Friday, December 13, 2013


By now anyone who is into recent baseball history, more specifically the June amateur draft, knows that there has only been one player that was TWICE drafted #1 overall on two separate occasions: Danny Goodwin.
In 1971, Goodwin was the overall #1 pick by the Chicago White Sox as a catcher out of Peoria Central High School in Illinois, but he decided to pursue a college career instead, leaving Chicago high and dry as he went off to Southern University and A&M College in Louisiana, alma mater of Hall of Famer Lou Brock.
For Chicago, it wasn't necessarily the biggest loss, since the first round of the 1971 draft only yielded one future star if the game, Jim Rice.
However Rice went at #15, getting picked by the Boston Red Sox, so it seems highly probable that the White Sox would have picked some other relative "bust" had they not chosen Goodwin.
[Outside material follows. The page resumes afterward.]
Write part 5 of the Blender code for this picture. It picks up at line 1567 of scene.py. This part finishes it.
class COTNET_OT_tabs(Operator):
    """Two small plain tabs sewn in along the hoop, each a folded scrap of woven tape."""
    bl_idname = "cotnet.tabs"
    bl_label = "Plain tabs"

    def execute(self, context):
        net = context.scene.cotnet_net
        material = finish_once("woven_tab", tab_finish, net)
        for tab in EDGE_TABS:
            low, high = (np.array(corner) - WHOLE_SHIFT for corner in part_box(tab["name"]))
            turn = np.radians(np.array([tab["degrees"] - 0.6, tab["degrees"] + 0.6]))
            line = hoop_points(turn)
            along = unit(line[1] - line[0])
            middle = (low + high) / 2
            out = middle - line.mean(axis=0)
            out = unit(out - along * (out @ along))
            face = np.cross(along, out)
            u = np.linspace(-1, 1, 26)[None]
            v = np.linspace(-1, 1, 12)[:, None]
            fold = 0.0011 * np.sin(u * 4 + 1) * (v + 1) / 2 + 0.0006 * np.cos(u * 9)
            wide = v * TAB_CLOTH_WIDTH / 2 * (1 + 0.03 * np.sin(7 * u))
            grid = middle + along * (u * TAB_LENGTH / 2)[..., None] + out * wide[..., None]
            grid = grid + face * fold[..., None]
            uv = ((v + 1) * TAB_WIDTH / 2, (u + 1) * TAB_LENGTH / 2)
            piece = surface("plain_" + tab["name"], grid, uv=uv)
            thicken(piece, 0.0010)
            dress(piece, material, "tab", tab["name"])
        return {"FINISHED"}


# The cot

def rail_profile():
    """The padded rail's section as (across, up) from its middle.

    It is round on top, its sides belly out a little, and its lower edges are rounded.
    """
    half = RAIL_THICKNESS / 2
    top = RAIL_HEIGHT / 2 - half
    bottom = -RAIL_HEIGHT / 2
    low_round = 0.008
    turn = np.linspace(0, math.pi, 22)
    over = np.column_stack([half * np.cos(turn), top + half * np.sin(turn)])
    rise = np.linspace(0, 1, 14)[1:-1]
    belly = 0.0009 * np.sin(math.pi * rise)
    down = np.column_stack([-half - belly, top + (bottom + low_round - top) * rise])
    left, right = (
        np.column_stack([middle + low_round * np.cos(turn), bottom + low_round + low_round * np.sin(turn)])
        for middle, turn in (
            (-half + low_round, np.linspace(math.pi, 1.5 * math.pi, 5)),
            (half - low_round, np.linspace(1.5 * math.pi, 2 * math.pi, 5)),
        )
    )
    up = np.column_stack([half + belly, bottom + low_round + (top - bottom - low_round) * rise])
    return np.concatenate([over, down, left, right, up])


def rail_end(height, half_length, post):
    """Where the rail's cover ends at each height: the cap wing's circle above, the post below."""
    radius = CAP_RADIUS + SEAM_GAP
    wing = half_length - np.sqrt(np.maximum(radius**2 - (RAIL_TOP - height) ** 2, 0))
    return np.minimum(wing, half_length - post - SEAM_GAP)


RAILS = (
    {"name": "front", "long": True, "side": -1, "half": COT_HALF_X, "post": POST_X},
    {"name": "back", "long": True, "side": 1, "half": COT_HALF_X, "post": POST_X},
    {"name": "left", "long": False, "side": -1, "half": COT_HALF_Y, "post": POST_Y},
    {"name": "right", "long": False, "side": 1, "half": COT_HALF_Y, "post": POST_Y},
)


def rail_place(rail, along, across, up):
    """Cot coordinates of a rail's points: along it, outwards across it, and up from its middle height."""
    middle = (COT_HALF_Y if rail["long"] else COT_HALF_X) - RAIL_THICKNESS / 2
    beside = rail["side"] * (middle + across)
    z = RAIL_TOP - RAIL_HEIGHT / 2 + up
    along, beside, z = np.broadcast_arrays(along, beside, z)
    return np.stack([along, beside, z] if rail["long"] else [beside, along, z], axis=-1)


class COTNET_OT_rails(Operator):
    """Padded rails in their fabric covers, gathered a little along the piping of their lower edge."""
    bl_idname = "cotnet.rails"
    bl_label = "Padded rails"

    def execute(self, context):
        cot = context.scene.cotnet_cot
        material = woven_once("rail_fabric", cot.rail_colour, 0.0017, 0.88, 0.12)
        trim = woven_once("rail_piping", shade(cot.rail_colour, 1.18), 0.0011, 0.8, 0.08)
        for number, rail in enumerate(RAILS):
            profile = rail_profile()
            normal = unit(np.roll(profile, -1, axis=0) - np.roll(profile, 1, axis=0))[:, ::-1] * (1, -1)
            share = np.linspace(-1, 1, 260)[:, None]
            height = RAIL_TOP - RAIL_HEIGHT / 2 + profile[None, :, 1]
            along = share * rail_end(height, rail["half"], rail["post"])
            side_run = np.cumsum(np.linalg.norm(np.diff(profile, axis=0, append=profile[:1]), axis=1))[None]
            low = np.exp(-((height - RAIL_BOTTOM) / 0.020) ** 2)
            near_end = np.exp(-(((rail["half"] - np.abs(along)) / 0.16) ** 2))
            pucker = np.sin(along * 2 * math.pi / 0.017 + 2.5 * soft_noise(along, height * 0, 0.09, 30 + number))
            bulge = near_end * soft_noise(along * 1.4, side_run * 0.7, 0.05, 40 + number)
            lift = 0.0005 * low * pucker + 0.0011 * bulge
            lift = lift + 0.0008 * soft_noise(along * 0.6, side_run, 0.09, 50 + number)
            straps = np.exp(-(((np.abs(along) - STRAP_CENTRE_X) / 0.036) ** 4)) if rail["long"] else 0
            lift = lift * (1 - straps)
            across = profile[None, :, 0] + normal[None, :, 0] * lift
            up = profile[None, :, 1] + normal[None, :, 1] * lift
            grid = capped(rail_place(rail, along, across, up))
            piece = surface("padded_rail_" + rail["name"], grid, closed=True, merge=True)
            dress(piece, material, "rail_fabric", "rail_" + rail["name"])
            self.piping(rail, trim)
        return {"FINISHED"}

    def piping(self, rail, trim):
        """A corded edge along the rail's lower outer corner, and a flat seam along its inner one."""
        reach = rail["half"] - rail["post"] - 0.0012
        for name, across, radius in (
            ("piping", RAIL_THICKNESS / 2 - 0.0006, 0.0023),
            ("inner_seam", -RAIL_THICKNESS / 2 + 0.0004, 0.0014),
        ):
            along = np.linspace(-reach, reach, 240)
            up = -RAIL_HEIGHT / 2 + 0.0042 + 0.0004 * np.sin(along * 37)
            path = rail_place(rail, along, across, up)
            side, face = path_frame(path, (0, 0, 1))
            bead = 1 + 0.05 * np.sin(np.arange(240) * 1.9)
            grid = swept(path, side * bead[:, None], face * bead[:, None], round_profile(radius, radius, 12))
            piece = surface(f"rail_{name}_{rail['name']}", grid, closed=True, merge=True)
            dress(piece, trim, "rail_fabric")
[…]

Just as a point of reference, the players picked between #2 and #5: Jay Franklin, Tommy Bianco, Condredge Holloway (what a name!), and Roy Branch.
See what I mean?
Anyway, after four years at college, Goodwin still impressed scouts enough that the California Angels decided to pick him #1 again in the 1975 draft (which will be profiled in the near future right here).
Sadly for the Angels, it was also a wasted pick, as Goodwin never did pan out on the big league level.
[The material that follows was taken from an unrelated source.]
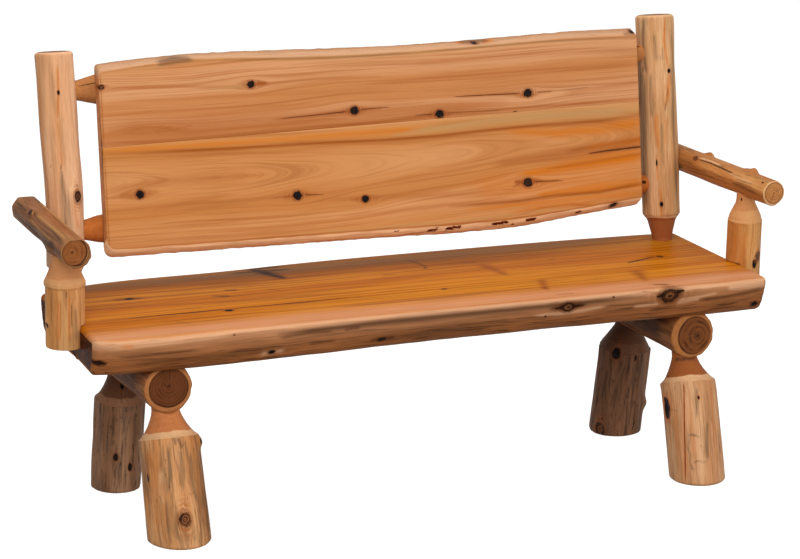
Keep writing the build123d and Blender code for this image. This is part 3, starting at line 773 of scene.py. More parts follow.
legs = {
    "leg_front_left": dict(
        side=-1, end=-1, foot=(-0.601, -0.2323), radius=0.0635, neck=0.0285, seed=41,
        lumps=[(199, 64, 5.5, 10, 9), (45, -4, 2, 20, 20)],
        knots=[(138, -72, 3.6, 2, 0, 0.3), (45, -4, 12, 1.2, 1, 0.9), (200, 62, 4.5, 1.2, 0.3, 0.3)],
        strokes={
            "stain": [(0.75, 214,-8,3, 199,-6,1.8), (0.75, 213,-1,3.5, 190,5,1.8), (0.5, 205,12,2, 170,14,1.6),
             (0.4, 105,17,1.1, 97,20,1.1, 93,14,1.1, 99,12,1.1), (0.5, 100,-45,1.2, 50,-46,1.2),
             (0.6, 55,-1,2, 49,-7,3), (0.45, 203,-30,1.5, 160,-31,1.2), (0.45, 170,34,1.6, 110,33,2.2, 60,35,1.4)],
            "grey": [(0.85, 200,-20,4, 150,-22,6, 105,-28,3), (0.8, 190,1,5, 146,2,6, 105,0,2),
             (0.8, 180,21,4, 120,19,6, 80,26,3), (0.6, 160,42,4, 60,40,6), (0.5, 90,-35,3, 20,-38,4),
             (0.6, 30,10,4, 0,12,6)],
            "orange": [(0.55, 200,-60,10, 30,-62,12), (0.4, 130,-38,6, 30,-40,6)],
            "brown": [(0.75, 190,56,14, 100,54,13, 10,50,16), (0.4, 190,30,8, 100,34,9, 20,30,10)],
            "crack": [(1, 58,-3,0.8, 55,-9,2.4, 48,-13,3.4, 40,-13,1)],
            "pale": [(0.9, 75,-6,2, 66,-2,4, 60,5,3), (0.6, 150,-40,6, 80,-42,8)],
        },
        wood=dict(pale=(210, 154, 104), warm=(189, 125, 73), streak=(166, 100, 50), streakDark=(98, 64, 40),
            greyShare=0.6, greyFrom=0.5, grey=(138, 102, 68), streakShare=0.55, fleckFrom=0.7, heart=(140, 78, 40),
            heartPale=(196, 122, 72)),
    ),
    "leg_front_right": dict(
        side=1, end=-1, foot=(0.601, -0.2323), radius=0.0605, neck=0.0265, seed=42, neckShift=-6,
        lumps=[(160, -91, -4, 22, 10), (190, -91, 2, 10, 10)],
        knots=[(160, -87, 12.5, 1.9, 0, 0.2), (177, -10, 2.2, 1.8, 0.2, 0.2)],
        strokes={
            "crack": [(1, 212,-37.5,0.9, 174,-40,1, 98,-45,1.3, -10,-53,1.2)],
            "grey": [(0.75, 198,-12,3, 172,-14,4, 135,-18,3), (0.7, 120,4,3, 40,-2,4), (0.5, 190,12,3, 120,14,3),
             (0.5, 100,34,3, 30,30,4)],
            "orange": [(0.5, 200,22,3, 20,22,4), (0.5, 200,-28,3, 50,-30,3), (0.45, 200,40,4, 20,42,4),
             (0.5, 150,-62,3, 20,-66,3)],
            "stain": [(0.65, 96,-37,1.4, 98,-30,2.2, 94,-20,1.8, 89,-15,1),
             (0.6, 91,-35,2, 69,-40,1.2, 54,-37,2.2, 39,-39,1.4, 25,-36,2.4, 21,-30,1.6),
             (0.55, 36,-33,1.1, 40,-23,1.8, 36,-10,1, 38,-6,1), (0.5, 157,-74,0.9, 151,-56,1),
             # the stroke at 262 to 264 mm darkens the top of the neck under the cross log: painted shade
             (0.4, 60,22,1.6, 33,22,1.6), (0.75, 264,-75,5, 264,-20,5, 262,30,4), (0.5, 200,-78,3, 120,-80,4),
             (0.6, 75,36,1.4, 60,36,2.2, 50,35,1.2)],
        },
        wood=dict(pale=(213, 164, 121), warm=(195, 138, 95), streak=(171, 108, 56), streakDark=(120, 82, 48),
            greyShare=0.35, greyFrom=0.55, knotRagged=0.6, streakShare=0.35, lineShare=0.6, fleckFrom=0.73,
            # heart and heartPale are lowered to take in the shade at the neck's edges: the neck's own colour with
            # painted shade
            crackColour=(120, 46, 18), rimColour=(190, 96, 40), heart=(112, 56, 26), heartPale=(158, 89, 44)),
    ),
    "leg_rear_left": dict(
        side=-1, end=1, foot=(-0.609, 0.1578), radius=0.054, neck=0.0275, seed=43,
        knots=[(91, -24, 5, 1.5, 0, 0.3), (66, 11, 4, 2.2, 0, 0.2), (249, -13, 6.5, 1.3, 0, 0.3)],
        strokes={
            "stain": [(1, 245,-15,2.2, 212,-16,1), (0.9, 120,-23,1, 95,-24,1.2), (0.9, 92,12,1.2, 70,11,1.4),
             (0.6, 190,-30,2, 140,-30,2), (0.6, 200,-60,2, 120,-62,2), (0.7, 190,20,4, 110,22,4)],
            "pale": [(0.3, 50,-50,20, 100,-52,10), (0.25, 190,-50,6, 190,10,6)],
        },
        # these tones are much darker than the front legs': the log's own colour with painted shade under the seat
        wood=dict(pale=(160, 118, 88), warm=(132, 92, 64), streak=(108, 70, 46), streakDark=(62, 42, 30),
            streakShare=0.75, greyShare=0.6, greyFrom=0.52, grey=(104, 82, 66), fleckFrom=0.64, fleckShare=0.7,
            fleckColour=(34, 22, 15), fresh=(150, 104, 74), heart=(84, 50, 32), heartPale=(108, 68, 46)),
    ),
    "leg_rear_right": dict(
        side=1, end=1, foot=(0.592, 0.1578), radius=0.058, neck=0.0275, seed=44,
        cone=(0.87, 0.7, 0.48, 0.25, 0.06, 0),
        lumps=[(72, 62, 6, 14, 14), (200, -48, 2, 20, 20)],
        knots=[(205, -46, 9.2, 1.3, 0, 0.3), (198, 0, 3, 2.4, 0, 0.2), (14, -64, 12.5, 1.1, 0.75, 0.5)],
        strokes={
            "stain": [(0.9, 200,-50,4, 175,-58,3), (0.8, 160,-62,3, 90,-70,3), (0.6, 150,-30,2, 50,-38,2),
             (0.6, 130,5,2, 20,-3,2), (0.6, 180,30,2, 100,28,2), (0.5, 190,-20,3, 130,-32,4, 80,-44,3),
             (0.5, 120,-10,3, 40,-20,4)],
        },
        # these tones are much darker than the front legs': the log's own colour with painted shade under the seat
        wood=dict(pale=(128, 88, 62), warm=(108, 72, 50), streak=(88, 56, 38), streakDark=(48, 32, 24),
            streakShare=0.8, knotRagged=0.7, greyShare=0.5, greyFrom=0.5, grey=(72, 52, 42), fleckFrom=0.63,
            fleckShare=0.6, fleckColour=(28, 18, 13), fresh=(100, 66, 46), heart=(70, 42, 28), heartPale=(92, 58, 40),
            neckRings=0.1),
    ),
}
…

All told, between the years 1975 and 1982 Goodwin averaged about 45 games a season for the Angels, Twins and A's, mainly as a designated hitter, ending up with a .236 lifetime average and 13 home runs to go along with 81 runs batted in.
He DID have some kick-ass seasons in the minors, but just couldn't continue that performance in the Majors.
He even managed to get a season in Japan in 1986, playing for Nankai, but only batted .231 with eight homers and 26 ribbies in 83 games, and called it a career.
In 2011 Goodwin was honored as the very first college player from a historically black university to be elected to the National College Baseball Hall of Fame after his stellar college career between 1971 and 1975.
Goodwin will always be that trivia answer regarding his two #1 picks in '71 and '75, and today I present my second design for the imagined 1979 sub-set of #1 overall draft picks of the 1970's, following my Mike Ivie design, who went #1 in 1970.
Keep and eye out for my next post on this thread, 1972's #1 pick Dave Roberts, coming soon.
The first of his two #1 pick years...

1 comment:

  1. Condredge Holloway, who you mention being drafted, passed up baseball and became a big college star in football, though he never matched that success in the NFL. He did become a star in Canadian football. He was drafted by the Expos in the baseball draft, so maybe he was fated to go to Canada, but he probably could have done better in baseball.